There is pseudogap near the Fermi level among PDOS of bulk. This phenomenon are caused by B-B covalent bonds. The PDOS curves’ shape of CrB2(0001) are sharp and localized near the Fermi surface, which indicates CrB2(0001) has the typical metallic features. The PDOS of B in 1st layer of B-termination shows more occupied states near the Fermi level than that of other layers. So, the B atoms exhibit the metallic property, but the curves of B in other lay tend to be similar, as shown in Figs.2(b-c) and Fig.3(b). The curves of Cr atoms distribute near the Fermi level more concentratively in both terminated surface (Fig.2(a) and Fig.3(a-c)). There is the valley of Cr in 1st layer around Fermi level (Fig.3). That is radically different from other layers when pseudogap never exists (Fig.2(a) and Fig.3(c)). These phenomenon demonstrate that the first layer of B-terminated CrB2(0001) has covalent features than the third layer.

3 Conclusion

The plane-wave soft-pseudopotential method based on density functional theory is adopted to calculate the surface properties.

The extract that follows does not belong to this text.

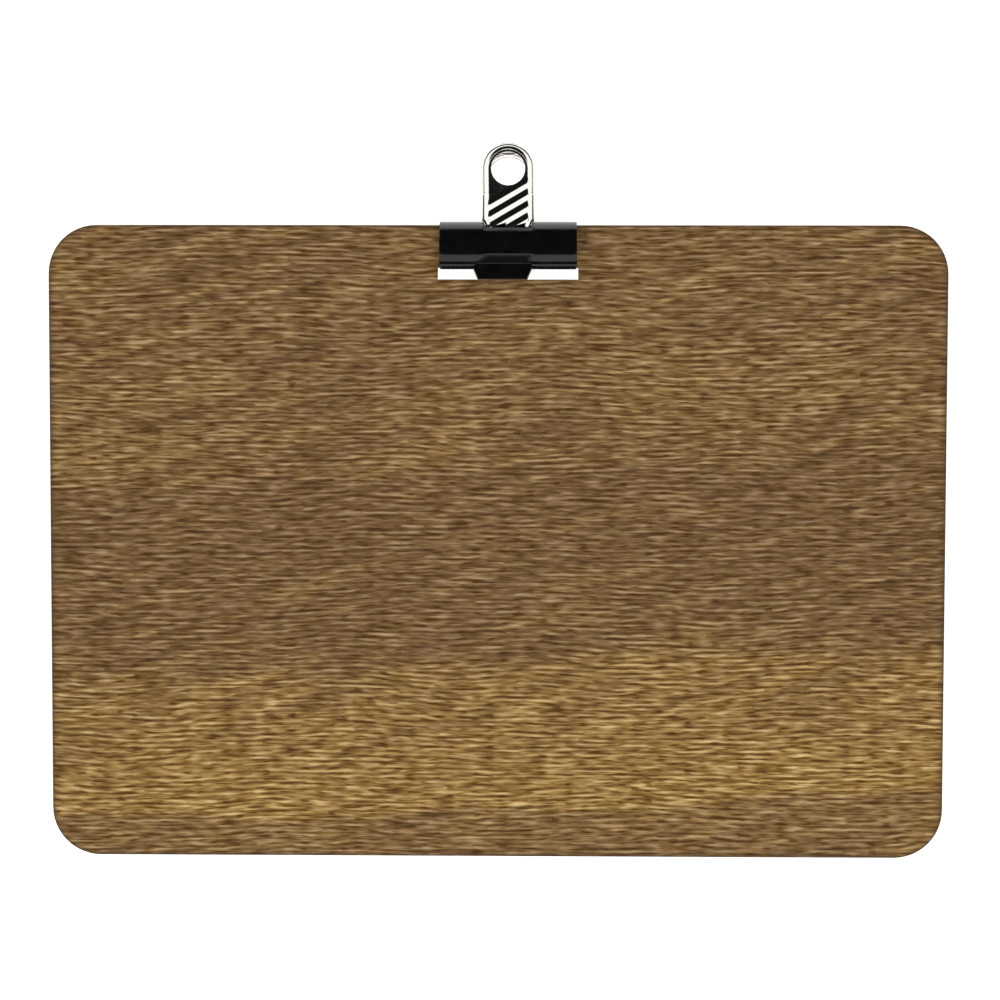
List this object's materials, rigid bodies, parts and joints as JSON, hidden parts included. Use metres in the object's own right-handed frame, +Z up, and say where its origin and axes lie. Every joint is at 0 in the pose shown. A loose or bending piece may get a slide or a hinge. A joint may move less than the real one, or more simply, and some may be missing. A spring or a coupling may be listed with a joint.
{
  "type": "clipboard",
  "caption": "Landscape wooden board with rounded corners and a sprung bulldog clip that grips its top edge and holds paper under its lip.",
  "frame": {"origin": "middle of the footprint, on the table that the clipboard lies on", "axes": "+X along the long edge, to the right; +Y up the board towards the clip; +Z up, out of the writing face, which leans back 2.83 degrees because the clip's rear handle lifts the top edge"},
  "size_m": [0.324, 0.258, 0.0313],
  "materials": {
    "board_core": "dark cut fibreboard edge",
    "oak_veneer": "satin, fine dark grain along the long edge",
    "black_spring_steel": "gloss black enamel",
    "bright_steel": "bright nickel plate"
  },
  "bodies": {
    "board": {"board_core": "board_core", "front_veneer": "oak_veneer", "back_veneer": "oak_veneer"},
    "clip": {"spring_tube": "black_spring_steel"},
    "front_lever": {"front_jaw": "bright_steel"},
    "rear_lever": {"rear_jaw": "bright_steel"}
  },
  "joints": [
    {"name": "clip_slide", "type": "slide", "parent": "board", "child": "clip", "axis": [1, 0, 0], "range_m": [-0.1222, 0.1144]},
    {"name": "front_jaw_hinge", "type": "hinge", "parent": "clip", "child": "front_lever", "pos_m": [0.0039, 0.09983, 0.01829], "axis": [-1, 0, 0], "range_deg": [0, 20], "stiffness_Nm_per_rad": 0.9, "springref_deg": -24.98, "deforming": ["spring_tube"]},
    {"name": "rear_jaw_hinge", "type": "hinge", "parent": "clip", "child": "rear_lever", "pos_m": [0.0039, 0.10022, 0.0103], "axis": [1, 0, 0], "range_deg": [0, 20], "stiffness_Nm_per_rad": 0.9, "springref_deg": -24.98, "deforming": ["spring_tube"]}
  ],
  "couplings": [
    {"joint": "rear_jaw_hinge", "follows": "front_jaw_hinge", "ratio": 1}
  ]
}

According to the interlayer space variation of 11 layers, it is easy to find surface interlayer distance converges rapidly, as slab thickness increases and primarily takes place in the top four layers. Surface energy of B-terminated CrB2(0001) is smaller than that of Cr-terminated one under the B-rich condition. On the contrary, Cr-terminated CrB2(0001) surface energy is smaller under the Cr-rich condition. On the whole, B-terminated CrB2(0001) surfaces has smaller surface energy and more thermodynamically stable than the Cr-terminated one. The first layer of B-terminated CrB2(0001) has exhibited more covalent feature over the first layer of Cr-terminated CrB2(0001) characterized by more metallic feature. The outermost electronic interaction of B-terminated (0001) is much stronger and surface structure is more stable.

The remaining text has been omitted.